Draining and Liming.

The first draining operations of any extent carried on in Bute were commenced more than fifty years ago by Mr Kirkman Finlay, who at that time was proprietor of the lands of St Colmac. The farm of West St Colmac was the first that was drained in Bute on the Deanston principle, and all the deep land on the level fields around Ettrick Bay were reclaimed from a state of unprofitableness. A drain plough was introduced by Mr Finlay, but it proved unworkable on account of the number of boulders buried in the marshes. There is double the extent of arable land in Colmac now that there was forty or fifty years ago, and what was then considered good arable land has been very much improved by lime and draining.

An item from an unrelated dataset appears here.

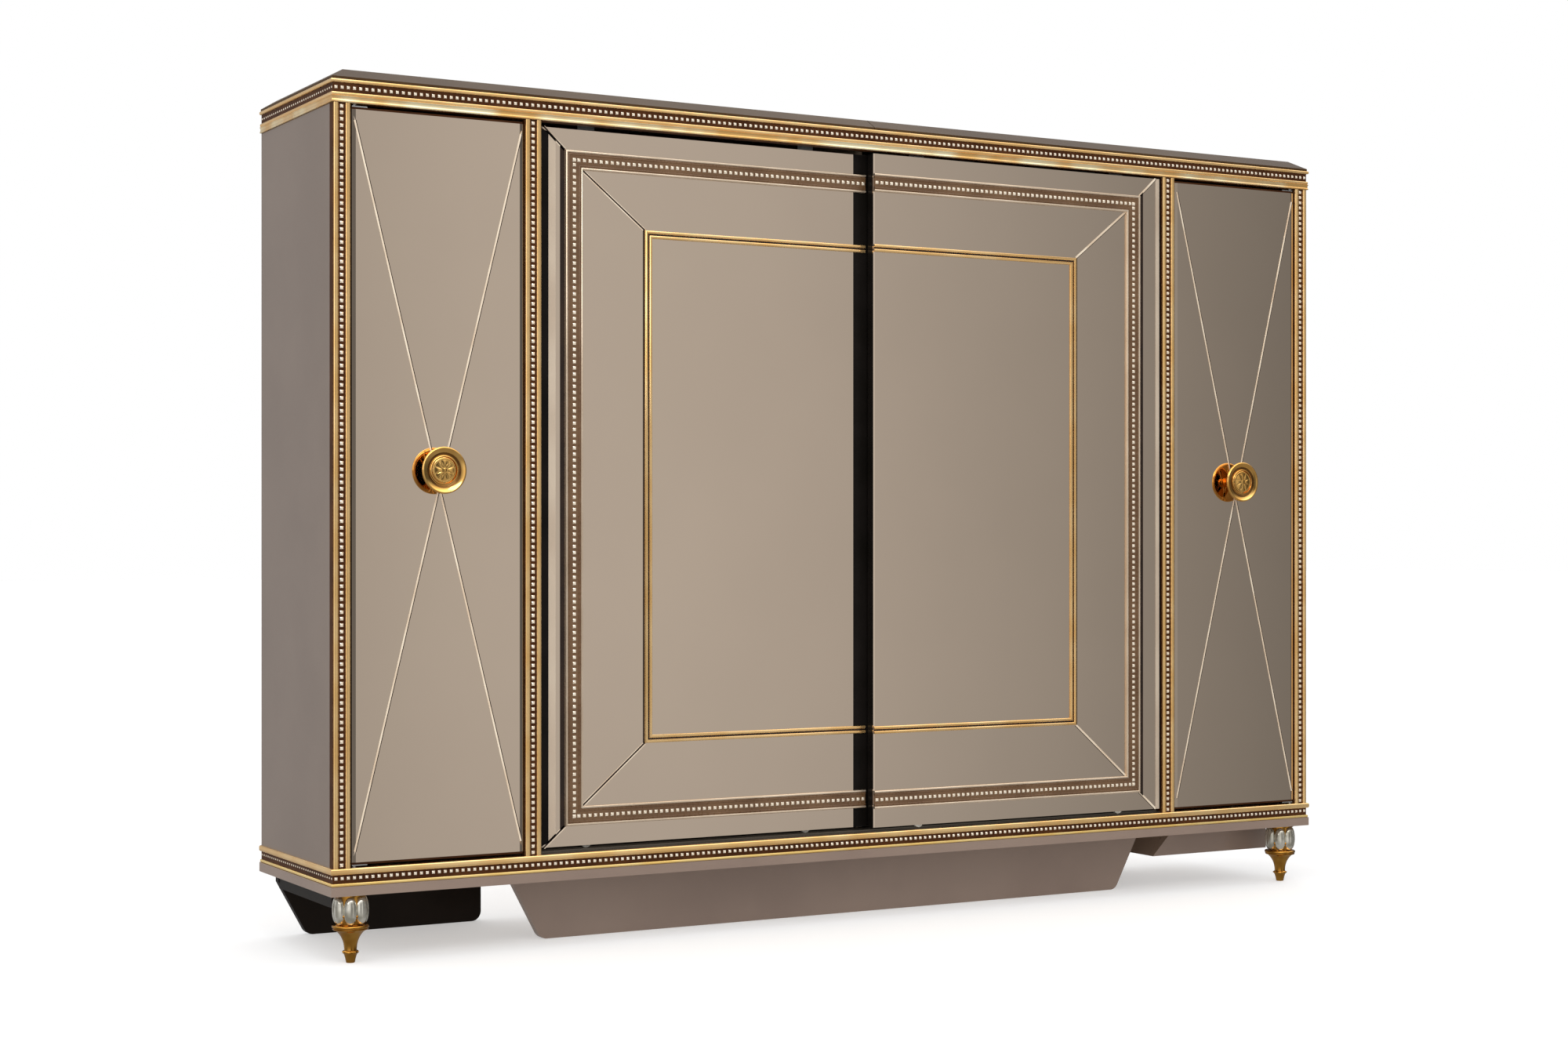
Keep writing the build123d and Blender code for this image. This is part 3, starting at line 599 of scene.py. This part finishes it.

When Mr Samuel Girdwood began reclamation works on the Bute estate he encountered much opposition from the indifference of the farmers in seconding his efforts to improve the soil. He broke ground on the farms of Cranslagvourarty and Largivrechtan, but the tenants of those days were not able to see the force of all his blasting, digging, and draining labours. In their hands the dry patches on the hillsides were cultivated, but where-ever nature asserted her supremacy by the presence of whins and marshes, no efforts were made to battle against her. Whins, rocks, and brushwood were left to the freedom of their own will, and stagnant bogs remained untouched. Mr Girdwood succeeded in convincing the tenants that it was for their advantage to clear the land, and the result in the case of one of them at least was, that when he went out of the farm he went with something very like a fortune.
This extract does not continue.